> [SUPPLIED DATA]:
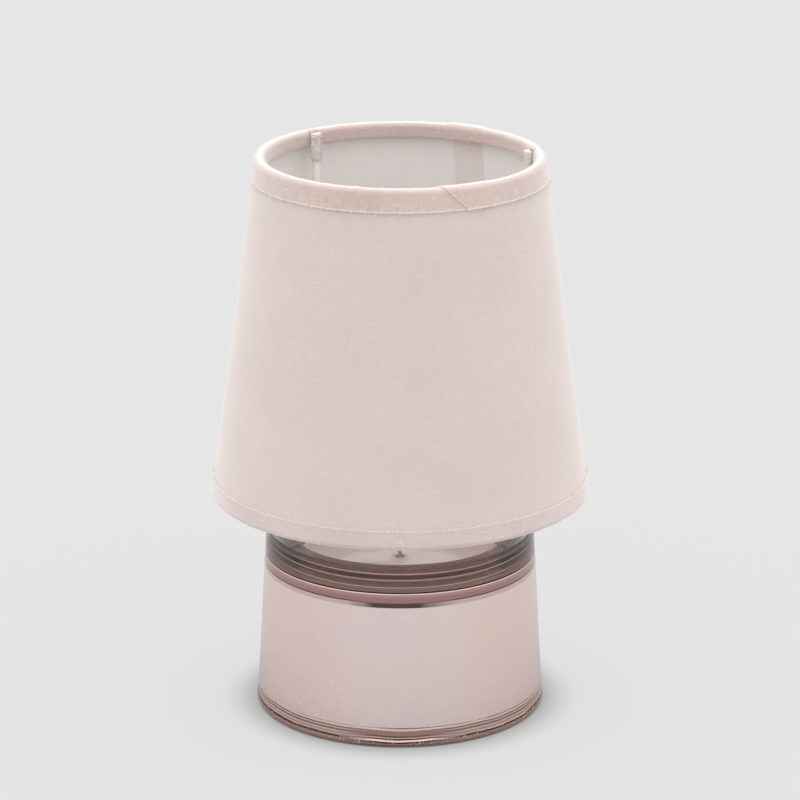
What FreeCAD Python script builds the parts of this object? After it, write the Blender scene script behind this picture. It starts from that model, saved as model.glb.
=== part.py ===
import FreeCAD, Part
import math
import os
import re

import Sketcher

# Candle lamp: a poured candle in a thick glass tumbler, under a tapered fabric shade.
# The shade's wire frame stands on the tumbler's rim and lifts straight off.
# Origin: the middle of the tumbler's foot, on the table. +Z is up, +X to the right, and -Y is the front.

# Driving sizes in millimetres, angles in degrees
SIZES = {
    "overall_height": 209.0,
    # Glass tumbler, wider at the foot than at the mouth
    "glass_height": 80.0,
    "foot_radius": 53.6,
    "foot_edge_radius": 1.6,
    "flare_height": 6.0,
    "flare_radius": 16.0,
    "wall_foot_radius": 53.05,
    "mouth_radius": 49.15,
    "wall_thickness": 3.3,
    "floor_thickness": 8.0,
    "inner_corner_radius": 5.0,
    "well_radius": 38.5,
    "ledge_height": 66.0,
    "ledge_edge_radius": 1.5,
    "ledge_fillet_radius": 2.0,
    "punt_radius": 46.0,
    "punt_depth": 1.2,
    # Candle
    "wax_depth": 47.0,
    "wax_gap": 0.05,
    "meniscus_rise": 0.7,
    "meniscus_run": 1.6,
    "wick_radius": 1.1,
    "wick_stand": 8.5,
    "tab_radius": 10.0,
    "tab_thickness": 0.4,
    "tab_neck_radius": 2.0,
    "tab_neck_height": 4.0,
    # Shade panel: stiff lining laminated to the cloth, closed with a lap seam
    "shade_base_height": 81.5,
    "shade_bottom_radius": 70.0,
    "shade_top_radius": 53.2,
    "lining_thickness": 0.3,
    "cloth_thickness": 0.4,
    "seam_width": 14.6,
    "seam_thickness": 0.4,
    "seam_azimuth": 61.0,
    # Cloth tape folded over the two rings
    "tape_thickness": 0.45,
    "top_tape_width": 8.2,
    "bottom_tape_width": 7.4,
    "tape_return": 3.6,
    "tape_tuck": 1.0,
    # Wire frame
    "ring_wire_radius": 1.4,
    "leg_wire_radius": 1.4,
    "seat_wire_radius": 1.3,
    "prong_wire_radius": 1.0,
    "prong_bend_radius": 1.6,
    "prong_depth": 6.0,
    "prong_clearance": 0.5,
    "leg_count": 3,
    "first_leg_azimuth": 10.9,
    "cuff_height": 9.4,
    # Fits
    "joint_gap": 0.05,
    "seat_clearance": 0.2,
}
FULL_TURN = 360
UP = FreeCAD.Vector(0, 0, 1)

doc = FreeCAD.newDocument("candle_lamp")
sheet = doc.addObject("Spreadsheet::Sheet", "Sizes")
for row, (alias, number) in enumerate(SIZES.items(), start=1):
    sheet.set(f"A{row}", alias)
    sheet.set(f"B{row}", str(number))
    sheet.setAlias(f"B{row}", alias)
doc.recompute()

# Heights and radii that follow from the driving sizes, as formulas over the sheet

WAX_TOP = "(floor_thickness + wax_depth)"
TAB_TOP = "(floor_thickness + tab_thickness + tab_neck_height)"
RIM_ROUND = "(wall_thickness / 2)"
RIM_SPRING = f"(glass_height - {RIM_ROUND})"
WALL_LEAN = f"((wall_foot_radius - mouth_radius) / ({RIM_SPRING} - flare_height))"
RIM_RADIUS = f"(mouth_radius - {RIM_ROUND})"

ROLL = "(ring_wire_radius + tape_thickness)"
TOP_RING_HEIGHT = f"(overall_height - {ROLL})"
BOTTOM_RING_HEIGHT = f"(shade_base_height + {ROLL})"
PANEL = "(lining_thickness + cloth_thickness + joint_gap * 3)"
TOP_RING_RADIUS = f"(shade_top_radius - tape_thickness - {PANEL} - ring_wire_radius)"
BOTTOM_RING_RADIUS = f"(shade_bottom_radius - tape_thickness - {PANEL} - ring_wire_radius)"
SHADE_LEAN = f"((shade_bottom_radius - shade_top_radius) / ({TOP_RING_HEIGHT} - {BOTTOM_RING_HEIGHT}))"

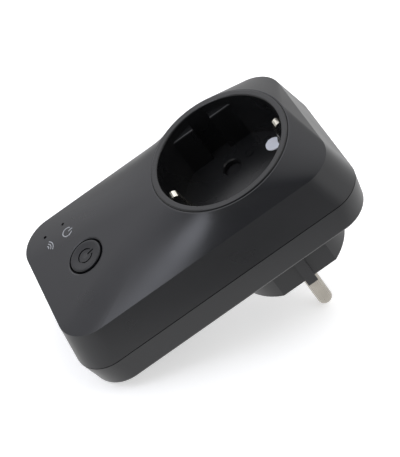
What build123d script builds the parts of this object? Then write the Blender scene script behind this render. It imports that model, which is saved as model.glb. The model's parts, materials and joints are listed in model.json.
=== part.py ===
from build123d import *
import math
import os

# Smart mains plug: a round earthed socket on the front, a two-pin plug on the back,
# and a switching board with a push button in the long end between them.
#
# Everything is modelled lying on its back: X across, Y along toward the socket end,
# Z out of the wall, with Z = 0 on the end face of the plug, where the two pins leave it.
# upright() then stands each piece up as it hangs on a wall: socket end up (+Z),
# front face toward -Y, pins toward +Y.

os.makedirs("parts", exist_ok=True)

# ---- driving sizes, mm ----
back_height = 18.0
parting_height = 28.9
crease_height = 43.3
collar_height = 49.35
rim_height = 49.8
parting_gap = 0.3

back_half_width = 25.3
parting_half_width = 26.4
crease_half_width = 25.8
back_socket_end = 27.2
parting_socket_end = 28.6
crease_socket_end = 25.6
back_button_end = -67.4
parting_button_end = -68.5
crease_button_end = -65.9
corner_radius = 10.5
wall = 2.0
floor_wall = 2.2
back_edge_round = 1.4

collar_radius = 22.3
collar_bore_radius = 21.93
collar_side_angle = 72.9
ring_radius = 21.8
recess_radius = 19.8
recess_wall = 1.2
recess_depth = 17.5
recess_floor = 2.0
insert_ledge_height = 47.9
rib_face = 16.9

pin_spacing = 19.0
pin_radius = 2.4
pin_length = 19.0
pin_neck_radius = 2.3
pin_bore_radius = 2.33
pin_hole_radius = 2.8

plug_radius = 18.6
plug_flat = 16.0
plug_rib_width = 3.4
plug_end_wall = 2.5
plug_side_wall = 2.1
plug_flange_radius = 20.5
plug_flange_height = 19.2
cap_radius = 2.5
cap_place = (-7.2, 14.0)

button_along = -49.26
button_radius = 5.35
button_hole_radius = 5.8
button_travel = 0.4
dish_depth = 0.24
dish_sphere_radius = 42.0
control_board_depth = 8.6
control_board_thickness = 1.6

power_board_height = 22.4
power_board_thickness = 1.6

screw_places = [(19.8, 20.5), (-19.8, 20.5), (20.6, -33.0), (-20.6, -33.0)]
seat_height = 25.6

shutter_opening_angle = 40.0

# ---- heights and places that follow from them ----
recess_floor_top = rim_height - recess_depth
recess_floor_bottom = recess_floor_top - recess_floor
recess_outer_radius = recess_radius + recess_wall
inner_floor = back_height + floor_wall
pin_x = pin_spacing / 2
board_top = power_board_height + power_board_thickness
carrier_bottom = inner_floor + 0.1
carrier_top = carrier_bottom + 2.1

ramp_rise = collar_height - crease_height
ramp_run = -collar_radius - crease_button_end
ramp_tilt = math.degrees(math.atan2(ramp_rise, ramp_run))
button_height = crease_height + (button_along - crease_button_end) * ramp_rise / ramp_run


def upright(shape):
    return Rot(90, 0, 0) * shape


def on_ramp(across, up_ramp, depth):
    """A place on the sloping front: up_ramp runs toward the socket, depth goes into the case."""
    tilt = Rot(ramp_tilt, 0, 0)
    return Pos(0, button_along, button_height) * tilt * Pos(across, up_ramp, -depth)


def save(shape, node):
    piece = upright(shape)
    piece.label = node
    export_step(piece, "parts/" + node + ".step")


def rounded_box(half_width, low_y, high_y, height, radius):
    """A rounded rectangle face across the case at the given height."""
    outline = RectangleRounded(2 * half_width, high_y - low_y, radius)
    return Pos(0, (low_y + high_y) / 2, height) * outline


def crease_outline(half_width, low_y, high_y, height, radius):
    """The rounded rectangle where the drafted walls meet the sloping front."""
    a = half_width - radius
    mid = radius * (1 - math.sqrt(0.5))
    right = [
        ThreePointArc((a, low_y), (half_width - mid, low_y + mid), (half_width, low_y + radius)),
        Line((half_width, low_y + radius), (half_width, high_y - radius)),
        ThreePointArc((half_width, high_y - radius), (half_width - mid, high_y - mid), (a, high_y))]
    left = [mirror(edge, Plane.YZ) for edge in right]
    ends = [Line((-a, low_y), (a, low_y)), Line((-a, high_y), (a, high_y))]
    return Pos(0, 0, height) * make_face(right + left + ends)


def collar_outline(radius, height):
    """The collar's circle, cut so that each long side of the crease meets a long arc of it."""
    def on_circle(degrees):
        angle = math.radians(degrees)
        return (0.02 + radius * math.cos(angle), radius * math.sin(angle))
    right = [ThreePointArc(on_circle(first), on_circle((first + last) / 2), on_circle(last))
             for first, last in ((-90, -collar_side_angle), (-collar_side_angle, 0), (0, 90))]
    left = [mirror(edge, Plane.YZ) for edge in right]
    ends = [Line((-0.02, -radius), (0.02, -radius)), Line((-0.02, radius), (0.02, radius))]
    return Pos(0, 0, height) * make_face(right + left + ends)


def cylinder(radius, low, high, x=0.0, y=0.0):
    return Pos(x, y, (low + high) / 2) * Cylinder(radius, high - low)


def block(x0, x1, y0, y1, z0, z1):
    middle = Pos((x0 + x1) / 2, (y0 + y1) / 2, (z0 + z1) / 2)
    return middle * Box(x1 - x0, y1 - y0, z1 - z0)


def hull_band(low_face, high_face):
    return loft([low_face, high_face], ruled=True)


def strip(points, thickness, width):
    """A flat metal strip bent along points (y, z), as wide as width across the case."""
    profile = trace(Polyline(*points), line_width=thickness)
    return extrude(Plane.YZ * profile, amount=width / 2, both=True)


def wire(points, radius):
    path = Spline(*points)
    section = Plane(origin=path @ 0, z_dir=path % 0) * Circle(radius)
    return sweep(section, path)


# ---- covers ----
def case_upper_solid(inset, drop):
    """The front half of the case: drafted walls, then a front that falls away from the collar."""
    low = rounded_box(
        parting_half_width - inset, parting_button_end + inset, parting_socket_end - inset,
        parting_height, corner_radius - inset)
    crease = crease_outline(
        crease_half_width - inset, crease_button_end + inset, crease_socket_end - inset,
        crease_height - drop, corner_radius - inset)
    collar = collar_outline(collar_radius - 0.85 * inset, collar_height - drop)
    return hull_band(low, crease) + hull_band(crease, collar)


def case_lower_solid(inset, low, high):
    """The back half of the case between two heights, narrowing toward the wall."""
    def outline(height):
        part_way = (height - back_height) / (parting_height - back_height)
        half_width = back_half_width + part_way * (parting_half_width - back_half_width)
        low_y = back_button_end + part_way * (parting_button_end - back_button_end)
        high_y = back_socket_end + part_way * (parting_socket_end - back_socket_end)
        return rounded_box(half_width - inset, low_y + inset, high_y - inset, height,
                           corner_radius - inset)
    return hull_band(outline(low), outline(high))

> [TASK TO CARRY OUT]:
Quote every line of the records above, from the first down to the one holding "# Origin: the", exactly as written.

> [OUTPUT]:
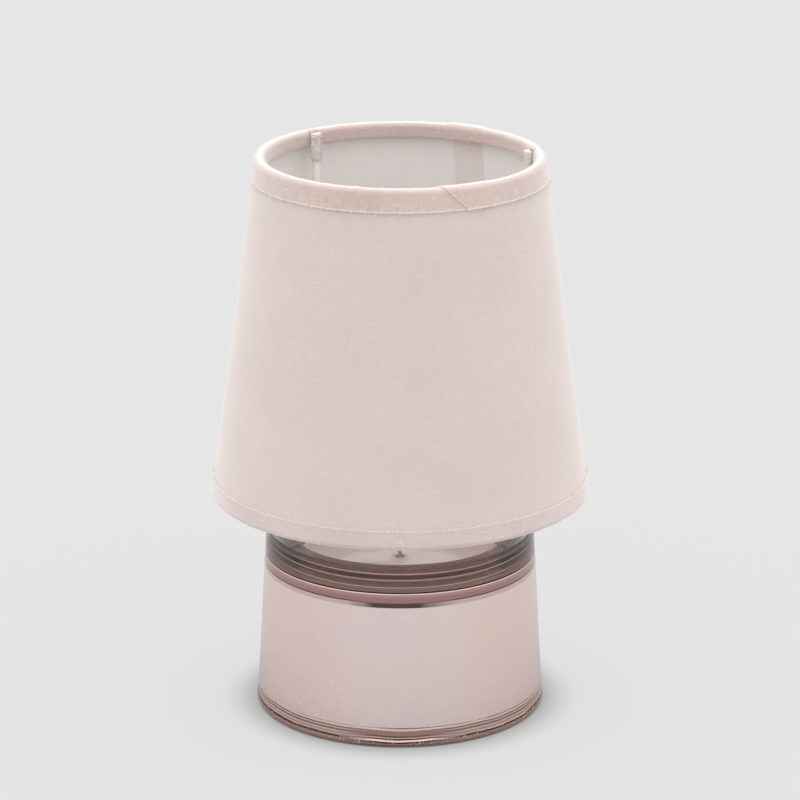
What FreeCAD Python script builds the parts of this object? After it, write the Blender scene script behind this picture. It starts from that model, saved as model.glb.
=== part.py ===
import FreeCAD, Part
import math
import os
import re

import Sketcher

# Candle lamp: a poured candle in a thick glass tumbler, under a tapered fabric shade.
# The shade's wire frame stands on the tumbler's rim and lifts straight off.
# Origin: the middle of the tumbler's foot, on the table. +Z is up, +X to the right, and -Y is the front.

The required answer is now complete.